Christine Griffin Talks About the Learning Curve of Starting a Vail-Inspired Knitwear Collection

APRÈS SKI: Testimony to the gig economy, a former bank executive’s quest to find cashmere-like sweaters that wouldn’t irritate her sensitive skin led Christine Griffin to launch knitwear made of cotton and natural fibers.

With a home in the ski town of Beaver Creek, Colo., Griffin set out to design sweaters inspired by the Vail lifestyle — cozy oversize styles. While she and her husband have been skiing out west for more than 20 years, her father-in-law has known the lay of land since Beaver Creek first opened in the early Eighties. “He actually had the opportunity to buy a place in Vail for $10,000, but it was just too much at the time so he didn’t do it. We laugh about it now, but it’s not that funny. It’s really sad. It probably would be worth $10 million now. It kills us,” she said. “My husband is a professional ski instructor for fun. He’s a banker by trade, but his dream is to get out there and just be in the snow everyday in the winter instead of in a bank.”

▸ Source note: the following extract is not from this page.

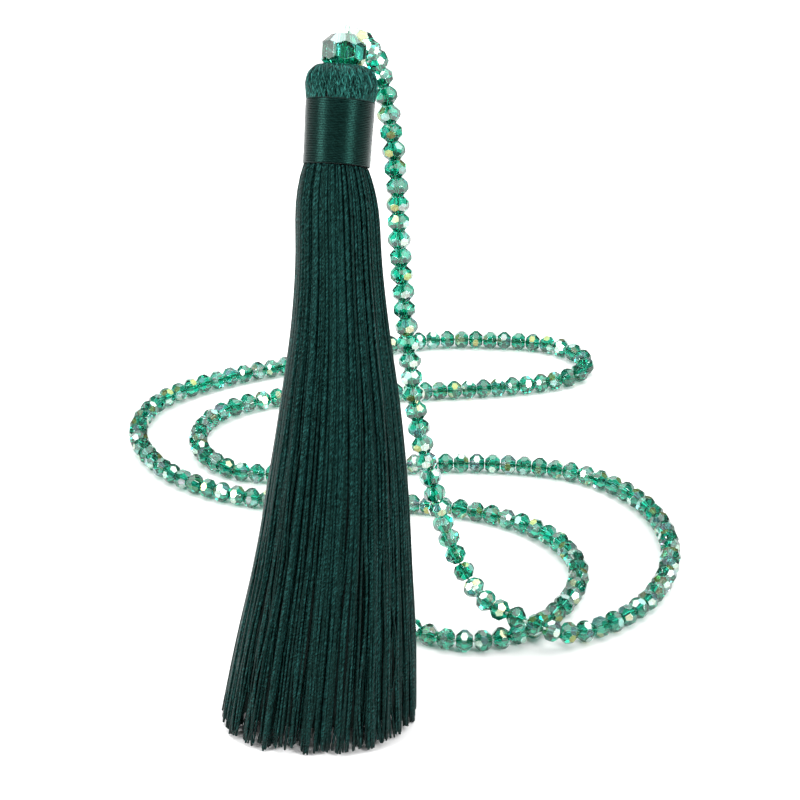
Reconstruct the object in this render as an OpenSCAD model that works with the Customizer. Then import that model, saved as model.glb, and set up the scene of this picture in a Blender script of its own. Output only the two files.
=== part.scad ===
// Long necklace: faceted glass beads on one thread, with a bead-topped silk tassel.
// The origin is the top of the bight of thread by which the necklace hangs.
// +Z is up, -Y is the side that the tassel's front faces.

/* [Strand beads] */
// Diameter of a strand bead across the corners of its girdle
bead_d = 4.4; // [3.6:0.1:4.5]
// Length of a strand bead along its bore
bead_l = 3.3; // [2.6:0.1:3.5]
// Width of the flat face round a strand bead's bore
bead_face_d = 2.2; // [1.8:0.1:2.4]
// Bore of a strand bead
bead_bore = 0.9; // [0.7:0.05:1.1]
// Space between the inner rims of neighbouring beads
bead_gap = 0.13; // [0.1:0.01:0.3]

/* [Tassel bead] */
// Diameter of the bead that sits on the tassel, across its girdle's corners
tassel_bead_d = 8.4; // [7.7:0.1:8.8]
// Length of that bead along its bore
tassel_bead_l = 6.2; // [5.6:0.1:6.6]
// Width of the flat face round its bore
tassel_bead_face_d = 4.2; // [3.6:0.1:4.4]

/* [Upper bead] */
// Diameter of the smaller bead behind the tassel bead, across its girdle's corners
upper_bead_d = 6.4; // [5.8:0.1:6.7]
// Length of that bead along its bore
upper_bead_l = 4.4; // [4:0.1:4.6]
// Width of the flat face round its bore
upper_bead_face_d = 3.2; // [2.7:0.1:3.5]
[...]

While the mountain life agrees with Griffin, the preferred look — comfortable, big, chunky cashmere or wool sweaters cause her to itch and make her skin turn red. In her time in Colorado, or through Internet searches, she wasn’t able to find anything comparable in cotton. During a trip to Beaver Creek a few years ago, an entrepreneurial friend Kim Johnson, Curb Allure’s founder, suggested Griffin to develop her own. After “Googling around” for a while, she found that her searches kept leading to Maker’s Row and subsequently Fabric to Finish.

This fall she will launch a nine-piece collection retailing from $40 arm warmers to a $700 poncho made of six pounds of yarn. With no fashion experience she is counting on Jamie Koff’s team at Fabric to Finish for production and 30-year industry veteran Voula Solonos, who once designed Tommy Hilfiger knitwear, for design. The collection will be sold direct to consumers through the company’s site with wholesale to be added. “It’s not lost on me that cotton sometimes has a negative connotation. People don’t think of it as a luxury item,” Griffin said.

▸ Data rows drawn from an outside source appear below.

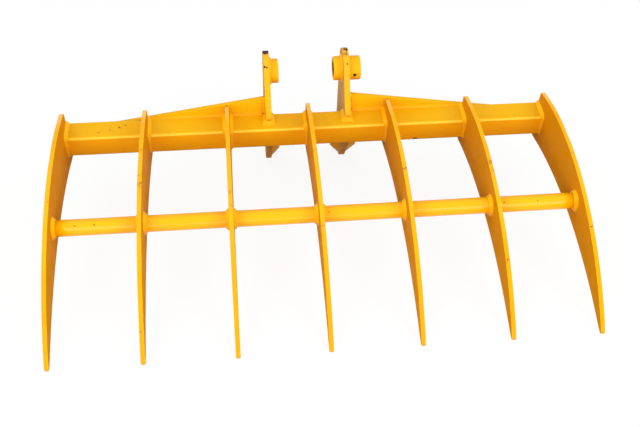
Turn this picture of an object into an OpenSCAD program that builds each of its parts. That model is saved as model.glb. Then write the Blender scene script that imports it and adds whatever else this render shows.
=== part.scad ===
/* [Tines] */
// Centre distance of neighbouring tines
tine_pitch = 300; // [240:5:380]
// Plate thickness of a tine
tine_thickness = 15; // [10:1:20]
// Forward distance from the middle of the beam to the middle of the rounded tip
tine_reach = 903; // [700:10:1100]
// Drop from the middle of the beam to the middle of the rounded tip
tip_drop = 130; // [60:5:200]
// Rounding radius of the tip
tip_radius = 8; // [5:0.5:12]
// Radius of the convex front edge
front_radius = 955; // [850:5:1300]
// Radius of the concave rear edge
rear_radius = 1450; // [1200:10:2000]
// Height of the horn above the top of the beam
horn_height = 53; // [30:1:70]
// Rounding radius of the horn
horn_radius = 10; // [5:0.5:12]
// Step from the back of the beam forward to the back of the horn
horn_step = 6; // [4:1:16]
// Depth of the heel under the beam
heel_depth = 59; // [45:1:80]
// Rounding radius of the heel
heel_radius = 30; // [15:1:40]

/* [Beam and cross pipe] */
// Outer width and height of the square beam tube
beam_size = 90; // [70:1:110]
// Wall of the beam tube
beam_wall = 8; // [5:0.5:12]
// Outer corner radius of the beam tube
beam_corner_radius = 10; // [9:0.5:16]
// Forward distance from the middle of the beam to the cross pipe
pipe_forward = 464; // [350:5:560]
// Outer diameter of the cross pipe
pipe_diameter = 57; // [42:0.5:76]
// Wall of the cross pipe
pipe_wall = 5; // [3:0.5:8]

/* [Ears] */
// Centre distance of the two ear plates
ear_spacing = 294; // [270:1:340]
// Plate thickness of an ear
ear_thickness = 22; // [14:1:25]
// Radius of an ear's rounded ends around the pin
ear_end_radius = 75; // [65:1:90]
// Distance from the middle of the beam back to the pins
pin_setback = 140; // [125:1:180]
// Height of the upper pin above the middle of the beam
upper_pin_rise = 170; // [145:1:210]
// Depth of the lower pin under the middle of the beam
lower_pin_drop = 180; // [150:1:220]
// How far an ear's feet reach over the beam from its back
ear_foot_reach = 55; // [30:1:70]
// Height of the blunt front end of an ear's foot
ear_nose = 32; // [14:1:45]

/* [Pin bosses] */
// Diameter of the pins that the bosses take
pin_bore = 60; // [45:1:70]
// Wall of an upper boss around its pin
boss_wall = 15; // [10:0.5:18]
// Wall of a lower boss around its pin
lower_boss_wall = 9; // [7:0.5:18]
// Clear width between the inner boss faces for the stick or the link
stick_gap = 205; // [180:1:225]
// How far the right bosses stand out of the ear's outer face
outer_boss_length = 46; // [34:1:60]
// Diameter of the lock bolt hole across a right boss
lock_hole = 13; // [9:0.5:17]
// Distance from a right boss's outer end to its lock bolt hole
lock_hole_inset = 24; // [12:1:30]
// Upward turn of the lock bolt hole's front end around the pin
lock_hole_turn = 0; // [0:1:30]

/* [Stiffener plates] */
// Thickness of the stiffener plate along the back of the beam
stiffener_thickness = 12; // [8:1:16]
// Height of the stiffener above the beam at the ear
stiffener_height = 78; // [50:1:100]
// Height of the stiffener plate itself at its outer end, where it lies behind the beam
stiffener_toe = 24; // [10:1:38]
// Overlap of the stiffener on the back face of the beam
stiffener_lap = 40; // [30:1:50]
// Bare length of beam from the stiffener's outer end to the outer tine's middle
stiffener_margin = 185; // [100:5:250]

/* [Welds] */
// Leg of the beads between the tines and the beam
beam_weld = 12; // [8:0.5:14]
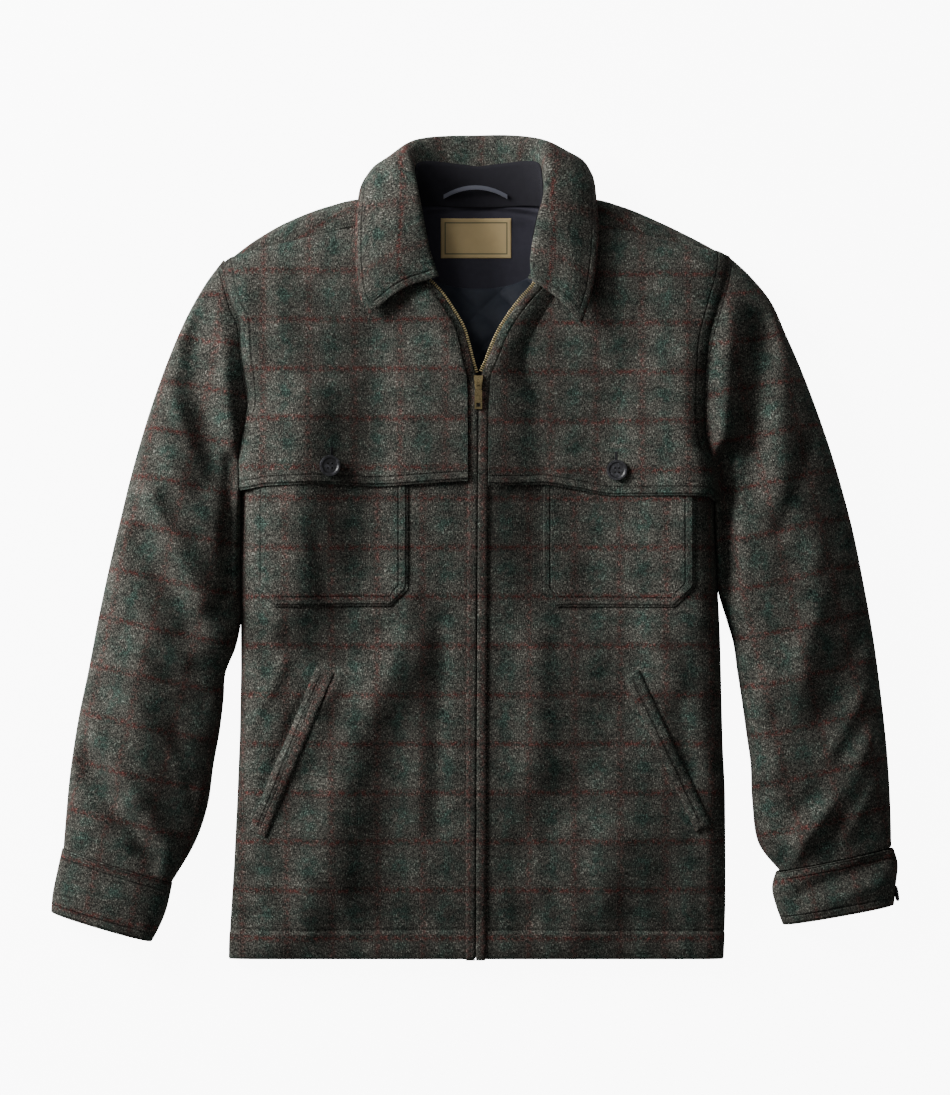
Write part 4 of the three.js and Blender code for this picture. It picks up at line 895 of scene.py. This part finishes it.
def materials():
    """Every material, made once."""
    if _made:
        return _made
    p = bpy.context.scene.jacket_looks
    colours = {key: tuple(getattr(p, key)) for key in ("ground", "deep", "teal", "red", "pale")}
    colours["sheen"] = linear(SHEEN)
    _made["wool"] = wool_material("wool", colours)
    _made["wool_one_row"] = wool_material("wool_one_row", colours, ONE_ROW)
    _made["wool_two_rows"] = wool_material("wool_two_rows", colours, TWO_ROWS)
    _made["black"] = plain_cloth("black_twill", tuple(p.black), 900.0, 0.85, 0.02)
    _made["band"] = plain_cloth("band_twill", linear(BAND_BLACK_SHADED), 900.0, 0.85, 0.02)
    _made["lining"] = plain_cloth("quilted_lining", tuple(p.lining), 1200.0, 0.5, 0.1)
    _made["tape"] = plain_cloth("zip_tape", linear(TAPE), 700.0, 0.8)
    _made["loop"] = plain_cloth("loop", linear(LOOP_PAINTED_HIGHLIGHT), 700.0, 0.5, 0.2)
    _made["label"] = label_material("label", tuple(p.label), linear(LABEL_LINE))
    _made["brass"] = metal_material("old_brass", tuple(p.brass), 0.38)
    _made["teeth"] = metal_material("tooth_brass", linear(TEETH), 0.5)
    _made["button"] = button_material("dark_button", linear(BUTTON), linear(BUTTON_STREAK))
    _made["thread"] = plain_cloth("thread", linear(THREAD), 900.0, 0.8)
    return _made


def uv_of(points, x0, y0, turn=0.0):
    """Cloth coordinates from a place seen from above: red lines cross at x0, y0."""
    x, y = points[..., 0] - x0, points[..., 1] - y0
    c, s = math.cos(turn), math.sin(turn)
    return np.stack((x * c + y * s, -x * s + y * c), -1) * MM


def laid_out(points, sign):
    """A front's grid with its steep side let down, so that the pattern isn't drawn out there."""
    step = np.diff(points, axis=1)
    wide = np.abs(step[..., 0])
    steep = ease((np.abs(step[..., 2]) / np.maximum(wide, 1e-6) - 0.8) / 0.6)
    drawn = (np.hypot(wide, step[..., 2]) - wide) * steep
    flat = points.copy()
    flat[:, 1:, 0] += sign * np.cumsum(drawn, 1)
    return flat


def spaced(low, high, step, ease_ends=()):
    """Values from low to high about a step apart, with extra ones near the ends."""
    count = max(2, int(round((high - low) / step)) + 1)
    values = np.linspace(low, high, count)
    extra = [low + e for e in ease_ends] + [high - e for e in ease_ends]
    return np.unique(np.concatenate((values, [e for e in extra if low < e < high])))


def add_front_layer(side, name, c, away, offset, check, material, edge=None, turn=0.0,
                    thick=WOOL, soften=0.6, nodes=()):
    """A layer of cloth on the front, with its check's crossing at a place."""
    points, outward = front_surface(side, c, away, offset)
    mesh = grid_mesh(name, points, uv_of(laid_out(points, side["sign"]), *check, turn), edge)
    face_up(mesh, outward)
    obj = new_object(name, mesh, material, nodes=nodes)
    thicken(obj, thick, soften)
    return obj


class JACKET_OT_body(bpy.types.Operator):
    """The back and the two fronts, with the placket strips beside the zip"""

    bl_idname = "jacket.body"
    bl_label = "Body"

    def execute(self, context):
        m = materials()
        for side in SIDES:
            self.front(side, m)
            self.placket(side, m)
        self.back(m)
        return {"FINISHED"}

    def front(self, side, m):
        """Close columns where the side turns down, and close rows at the hem's stitches"""
        name = side["name"]
        rows = spaced(0, TOP_ROW, 4.2, (1, 2, 26, 28, 29, 30, 31, 33))
        turned = 0.09
        closing = 1 - np.linspace(turned, 0, 14) ** 1.35 / turned**0.35
        share = np.concatenate((np.linspace(0, 0.9, 54), closing))
        c = np.repeat(rows[:, None], len(share), 1)
        cx, ex, _ey, _part, _above = row_ends(side, c)
        away = np.abs(ex - cx) * share[None, :]
        band = ease((HEM_BAND + 1.5 - c) / 3) * 0.6 - 0.9 * bump(c - HEM_BAND - 0.5, 1.8)
        band -= 1.0 * bump(c, 1.2)
        obj = add_front_layer(
            side, f"cloth_front_{name}", c, away, band, CHECK_FRONT[name],
            m["wool"], nodes=(f"front_{name}",),
        )

    def placket(self, side, m):
        name = side["name"]
        rows = spaced(0, PLACKET_TOP, 4.0)
        cols = np.array((0, 0.6, 1.5, 3, 5, 7, 8.6, 9.3, PLACKET_WIDTH))
        c = np.repeat(rows[:, None], len(cols), 1)
        away = np.repeat(cols[None, :], len(rows), 0)
        offset = YOKE_LIFT + 0 * c - 0.7 * bump(cols, 0.9) - 0.9 * bump(cols - PLACKET_WIDTH, 1.0)
        obj = add_front_layer(
            side, f"cloth_placket_{name}", c, away, offset, CHECK_FRONT[name],
            m["wool"], nodes=(f"placket_{name}",),
        )

    def back(self, m):
        """Flat rows with turned-up sides, and then the roll over the shoulders to the seam"""
        steps, shares = np.array(BACK_EDGE, float).T
        inner = np.linspace(-1, 1, BACK_COLUMNS + 2)[1:-1]
        lines = []
        for c in BACK_ROWS:
            ends = [row_ends(s, np.array(c)) for s in SIDES]
            part = float(ends[0][3]) if c >= UNDERARM_ROW else 0
            seam = mix(HEM_SEAM_HEIGHT, SIDE_SEAM_HEIGHT, clamp(c / HEM_RISE)) - GAP
            lift = seam * (1 - clamp(part * 5))
            low, high = ends[0][1] + steps, ends[1][1] - steps[::-1]
            xs = np.concatenate((low, mix(low[-1], high[0], (inner + 1) / 2), high))
            share = clamp((xs + SHOULDER_HALF) / (2 * SHOULDER_HALF))
            ys = mix(float(ends[0][2]), float(ends[1][2]), share)
            ys = np.minimum(ys, np.where(c > 600, back_top(xs)[0] - 6, ys))
            zs = np.concatenate((lift * shares, np.zeros(len(inner)), lift * shares[::-1]))
            lines.append(np.stack((xs, ys, zs), -1))
        template = lines[-1][:, 0]
        reach = np.where(template < 0, -template[0], template[-1])
        wide = template / reach * SHOULDER_HALF
        rest, bend_y, bend_z, seam_y, seam_z = back_top(wide)
        knots = np.stack(
            (
                np.stack((rest, np.zeros_like(rest)), -1),
                np.stack((mix(rest, bend_y, 0.75), bend_z * 0.3), -1),
                np.stack((bend_y, bend_z), -1),
                np.stack((mix(bend_y, seam_y, 0.35), mix(bend_z, seam_z, 0.75)), -1),
                np.stack((seam_y, seam_z), -1),
            )
        )
        turns = np.linspace(0, 4, ROLL_ROWS)
        over = through(knots, turns)
        for k, t in enumerate(turns):
            xs = mix(template, wide, (t + 1) / 5)
            lines.append(np.stack((xs, over[k, :, 0], np.maximum(over[k, :, 1], 0)), -1))
        points = np.array(lines)
        run = np.cumsum(np.linalg.norm(np.diff(points, axis=0), axis=-1), 0)
        laid = points[..., :2].copy()
        laid[1:, :, 1] = laid[0, :, 1] + run
        mesh = grid_mesh("cloth_back", points, uv_of(laid, *CHECK_BACK))
        face_up(mesh, -normals(points, (3, 40)))
        obj = new_object("cloth_back", mesh, m["wool"], nodes=("back",))
        thicken(obj, WOOL, 0.5)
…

A former Citicorp pension fund management executive, (who “hated every minute of it”) she said her original plan after getting married was to be a stay-at-home mom for a few years and then return to the workforce. “Then 24 years flew by — I was very involved with my kids and volunteered for a lot of things,” she explained.

With first-year sales pegged to be $500,000, Christine Griffin knitwear is produced in China and Queens. “It was my strongest effort to keep everything made in America. But not knowing how fashion and manufacturing works, the struggle was real. I was told from the beginning China is where it’s at when it comes to making a beautiful knit sweater. I had such a closed mind that we spent a good deal of time working with factories here in the U.S. and it was not working out. Ultimately, I succumbed to the pressure and said, ‘OK, just show me a sample from China,’” she said. “It was so expensive to make them here and quality-wise, it just wasn’t working out as I had planned.”